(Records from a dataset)

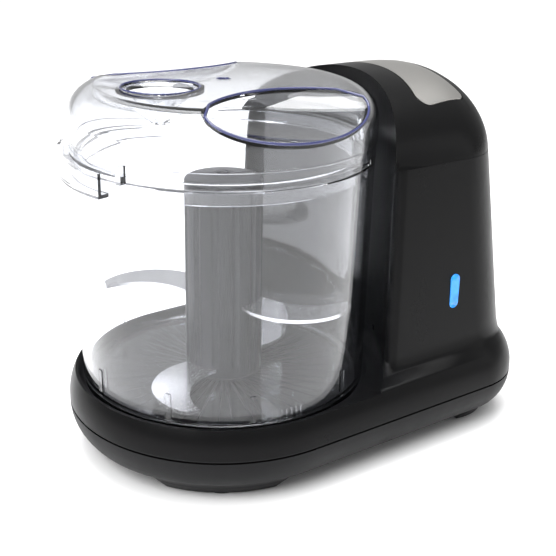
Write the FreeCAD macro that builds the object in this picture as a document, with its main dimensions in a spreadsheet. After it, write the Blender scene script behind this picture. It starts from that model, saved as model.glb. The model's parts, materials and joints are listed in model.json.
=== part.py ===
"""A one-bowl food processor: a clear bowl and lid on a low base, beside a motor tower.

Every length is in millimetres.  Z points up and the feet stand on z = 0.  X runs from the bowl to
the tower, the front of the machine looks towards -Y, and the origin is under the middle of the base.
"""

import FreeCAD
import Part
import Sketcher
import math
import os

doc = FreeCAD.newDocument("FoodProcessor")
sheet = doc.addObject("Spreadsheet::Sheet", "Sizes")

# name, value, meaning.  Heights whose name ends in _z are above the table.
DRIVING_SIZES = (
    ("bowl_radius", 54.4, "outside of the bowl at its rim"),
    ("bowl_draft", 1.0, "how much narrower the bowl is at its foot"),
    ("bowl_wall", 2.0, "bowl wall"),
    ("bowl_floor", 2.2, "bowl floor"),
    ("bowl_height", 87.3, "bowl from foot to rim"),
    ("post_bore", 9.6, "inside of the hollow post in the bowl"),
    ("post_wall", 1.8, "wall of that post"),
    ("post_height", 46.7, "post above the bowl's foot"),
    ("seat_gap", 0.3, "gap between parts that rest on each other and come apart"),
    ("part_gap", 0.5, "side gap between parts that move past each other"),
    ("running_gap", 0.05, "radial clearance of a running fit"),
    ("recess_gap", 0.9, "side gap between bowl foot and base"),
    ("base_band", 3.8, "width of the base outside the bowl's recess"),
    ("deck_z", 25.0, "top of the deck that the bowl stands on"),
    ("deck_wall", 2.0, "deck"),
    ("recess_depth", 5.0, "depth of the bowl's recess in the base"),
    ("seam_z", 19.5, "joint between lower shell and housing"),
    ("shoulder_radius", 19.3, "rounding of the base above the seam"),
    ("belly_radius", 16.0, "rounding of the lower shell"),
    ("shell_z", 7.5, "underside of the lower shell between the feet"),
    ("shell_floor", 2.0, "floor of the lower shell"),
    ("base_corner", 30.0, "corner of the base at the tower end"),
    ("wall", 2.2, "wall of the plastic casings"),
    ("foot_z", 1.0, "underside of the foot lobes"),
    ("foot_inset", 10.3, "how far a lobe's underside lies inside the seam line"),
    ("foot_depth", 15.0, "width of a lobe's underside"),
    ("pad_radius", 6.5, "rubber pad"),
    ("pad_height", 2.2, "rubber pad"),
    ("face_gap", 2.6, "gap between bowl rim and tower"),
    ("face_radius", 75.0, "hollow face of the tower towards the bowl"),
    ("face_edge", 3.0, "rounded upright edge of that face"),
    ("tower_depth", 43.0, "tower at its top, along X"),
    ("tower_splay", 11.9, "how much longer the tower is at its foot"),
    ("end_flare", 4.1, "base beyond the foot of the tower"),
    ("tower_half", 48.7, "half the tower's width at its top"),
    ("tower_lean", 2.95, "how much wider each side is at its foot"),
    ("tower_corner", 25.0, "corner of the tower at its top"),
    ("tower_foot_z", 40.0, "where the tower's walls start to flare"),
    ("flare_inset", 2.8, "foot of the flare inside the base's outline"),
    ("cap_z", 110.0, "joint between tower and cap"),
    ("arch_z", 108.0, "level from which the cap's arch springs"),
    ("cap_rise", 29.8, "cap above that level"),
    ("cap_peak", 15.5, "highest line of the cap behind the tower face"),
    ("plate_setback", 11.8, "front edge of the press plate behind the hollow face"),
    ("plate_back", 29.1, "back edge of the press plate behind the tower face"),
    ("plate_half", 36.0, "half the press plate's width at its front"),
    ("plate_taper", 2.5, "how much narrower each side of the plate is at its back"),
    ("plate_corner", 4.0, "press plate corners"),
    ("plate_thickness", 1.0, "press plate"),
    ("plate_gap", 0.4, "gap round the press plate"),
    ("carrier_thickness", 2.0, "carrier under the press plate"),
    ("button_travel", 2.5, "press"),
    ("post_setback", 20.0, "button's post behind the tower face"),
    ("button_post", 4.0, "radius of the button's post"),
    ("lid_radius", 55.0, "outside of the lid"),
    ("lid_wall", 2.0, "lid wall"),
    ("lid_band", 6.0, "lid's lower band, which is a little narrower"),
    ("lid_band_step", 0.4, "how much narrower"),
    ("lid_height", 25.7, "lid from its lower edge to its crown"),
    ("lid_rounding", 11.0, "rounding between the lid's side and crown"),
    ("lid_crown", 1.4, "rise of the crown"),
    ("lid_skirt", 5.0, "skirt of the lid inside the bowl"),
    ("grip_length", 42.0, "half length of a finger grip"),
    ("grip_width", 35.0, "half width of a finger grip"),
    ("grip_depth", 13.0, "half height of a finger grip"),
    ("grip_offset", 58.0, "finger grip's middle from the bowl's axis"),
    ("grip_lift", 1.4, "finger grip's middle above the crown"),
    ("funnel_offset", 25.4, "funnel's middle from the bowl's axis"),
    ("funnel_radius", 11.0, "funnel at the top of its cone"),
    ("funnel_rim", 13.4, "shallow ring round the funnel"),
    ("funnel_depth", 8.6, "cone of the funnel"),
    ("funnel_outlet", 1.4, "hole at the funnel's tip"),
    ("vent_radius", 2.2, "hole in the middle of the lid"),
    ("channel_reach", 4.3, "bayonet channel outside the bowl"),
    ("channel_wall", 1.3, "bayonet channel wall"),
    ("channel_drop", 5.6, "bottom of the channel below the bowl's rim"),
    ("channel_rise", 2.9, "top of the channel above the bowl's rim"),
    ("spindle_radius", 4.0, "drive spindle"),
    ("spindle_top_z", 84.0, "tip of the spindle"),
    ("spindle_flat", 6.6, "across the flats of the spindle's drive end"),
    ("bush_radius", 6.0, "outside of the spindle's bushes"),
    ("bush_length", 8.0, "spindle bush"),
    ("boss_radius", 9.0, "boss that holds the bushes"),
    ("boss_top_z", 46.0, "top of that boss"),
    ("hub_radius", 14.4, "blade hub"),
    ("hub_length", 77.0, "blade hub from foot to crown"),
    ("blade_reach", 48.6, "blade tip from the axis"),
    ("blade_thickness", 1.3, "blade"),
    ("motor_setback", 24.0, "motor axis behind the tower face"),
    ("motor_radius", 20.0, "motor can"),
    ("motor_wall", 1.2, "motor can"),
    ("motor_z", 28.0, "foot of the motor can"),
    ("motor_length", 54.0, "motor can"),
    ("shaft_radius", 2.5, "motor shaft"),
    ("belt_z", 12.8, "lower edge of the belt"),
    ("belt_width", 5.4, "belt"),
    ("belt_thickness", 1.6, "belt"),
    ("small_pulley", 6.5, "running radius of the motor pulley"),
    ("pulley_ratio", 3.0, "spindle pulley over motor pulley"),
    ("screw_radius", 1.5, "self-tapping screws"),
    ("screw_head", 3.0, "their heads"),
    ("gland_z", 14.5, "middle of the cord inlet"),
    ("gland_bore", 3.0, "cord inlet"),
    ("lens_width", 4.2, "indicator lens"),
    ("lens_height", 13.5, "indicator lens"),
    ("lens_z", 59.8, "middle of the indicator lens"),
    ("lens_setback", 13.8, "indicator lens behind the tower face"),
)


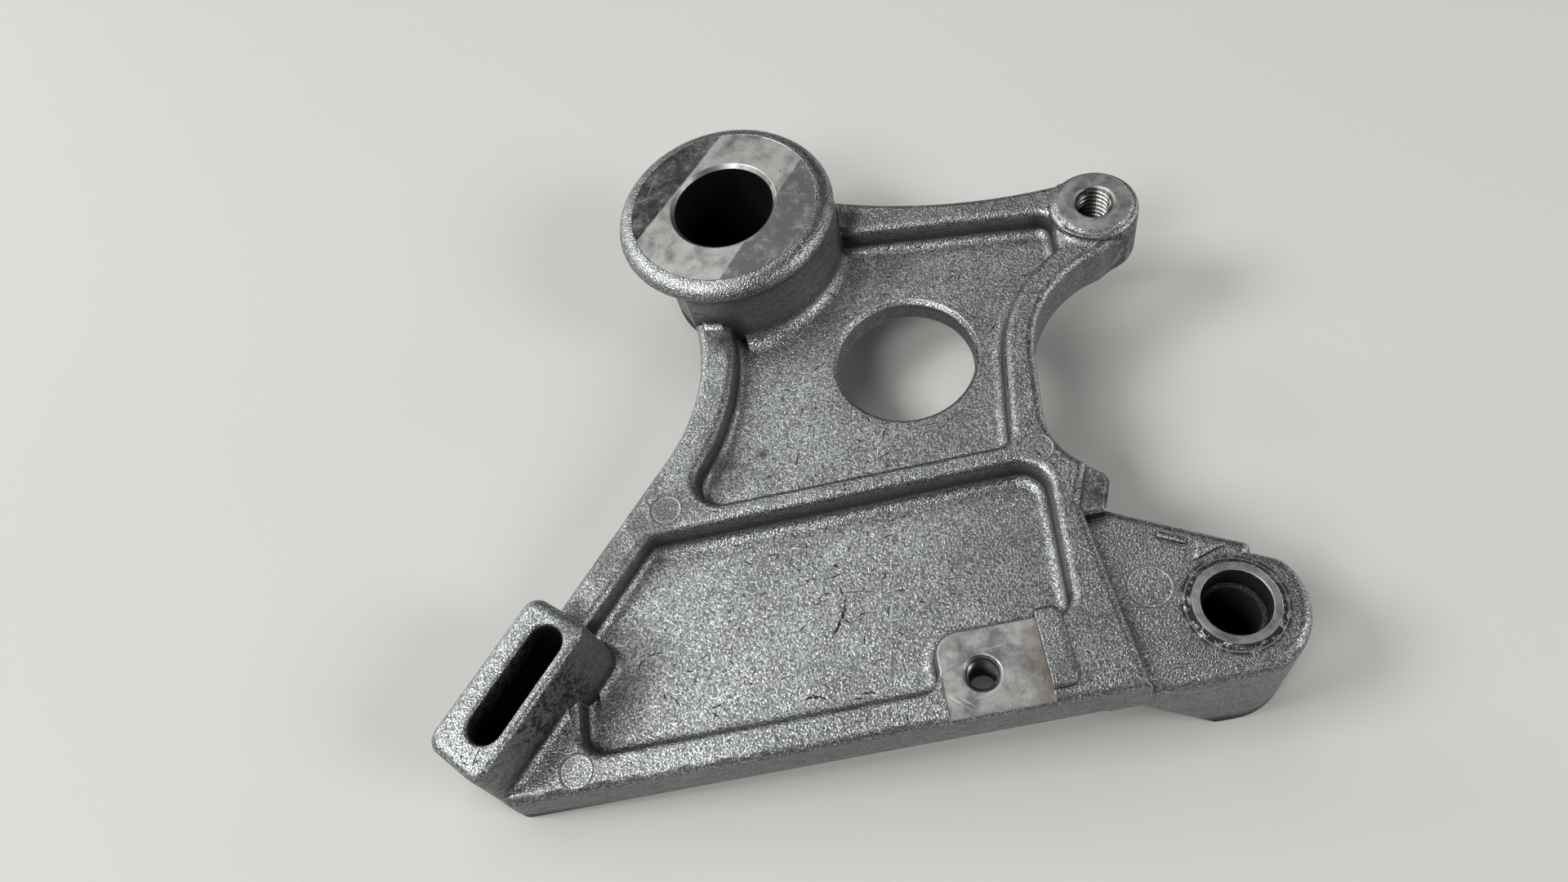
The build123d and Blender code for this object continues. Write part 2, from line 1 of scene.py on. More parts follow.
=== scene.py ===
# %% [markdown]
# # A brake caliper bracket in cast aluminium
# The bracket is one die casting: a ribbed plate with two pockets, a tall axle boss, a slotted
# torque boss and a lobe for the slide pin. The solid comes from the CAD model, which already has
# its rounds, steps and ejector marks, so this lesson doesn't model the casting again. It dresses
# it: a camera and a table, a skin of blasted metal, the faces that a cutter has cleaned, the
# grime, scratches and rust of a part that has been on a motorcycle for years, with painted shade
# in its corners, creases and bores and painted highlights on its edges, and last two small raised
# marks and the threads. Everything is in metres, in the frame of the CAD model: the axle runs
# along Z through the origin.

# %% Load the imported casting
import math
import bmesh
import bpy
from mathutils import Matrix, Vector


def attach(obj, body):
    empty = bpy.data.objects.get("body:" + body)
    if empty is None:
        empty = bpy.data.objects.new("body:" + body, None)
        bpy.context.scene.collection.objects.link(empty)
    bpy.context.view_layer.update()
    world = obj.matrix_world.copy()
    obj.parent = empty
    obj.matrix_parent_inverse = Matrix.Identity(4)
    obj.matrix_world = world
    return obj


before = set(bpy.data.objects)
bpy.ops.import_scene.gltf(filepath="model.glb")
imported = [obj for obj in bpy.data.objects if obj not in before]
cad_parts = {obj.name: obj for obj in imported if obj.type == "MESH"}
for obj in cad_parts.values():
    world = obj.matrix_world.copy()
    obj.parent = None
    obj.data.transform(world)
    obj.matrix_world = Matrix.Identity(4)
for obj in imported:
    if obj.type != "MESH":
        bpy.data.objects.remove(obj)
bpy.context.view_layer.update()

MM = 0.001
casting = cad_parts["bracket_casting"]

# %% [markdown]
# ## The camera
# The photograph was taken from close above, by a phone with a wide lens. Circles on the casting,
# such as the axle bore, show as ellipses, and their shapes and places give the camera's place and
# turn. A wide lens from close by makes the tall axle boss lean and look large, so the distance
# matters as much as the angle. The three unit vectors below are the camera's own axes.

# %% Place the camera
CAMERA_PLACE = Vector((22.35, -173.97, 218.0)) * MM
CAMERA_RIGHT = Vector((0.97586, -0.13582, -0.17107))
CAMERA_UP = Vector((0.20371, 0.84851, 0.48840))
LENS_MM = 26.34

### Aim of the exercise
Your answer should be only the number of lines that hold the word "behind".

### The output
7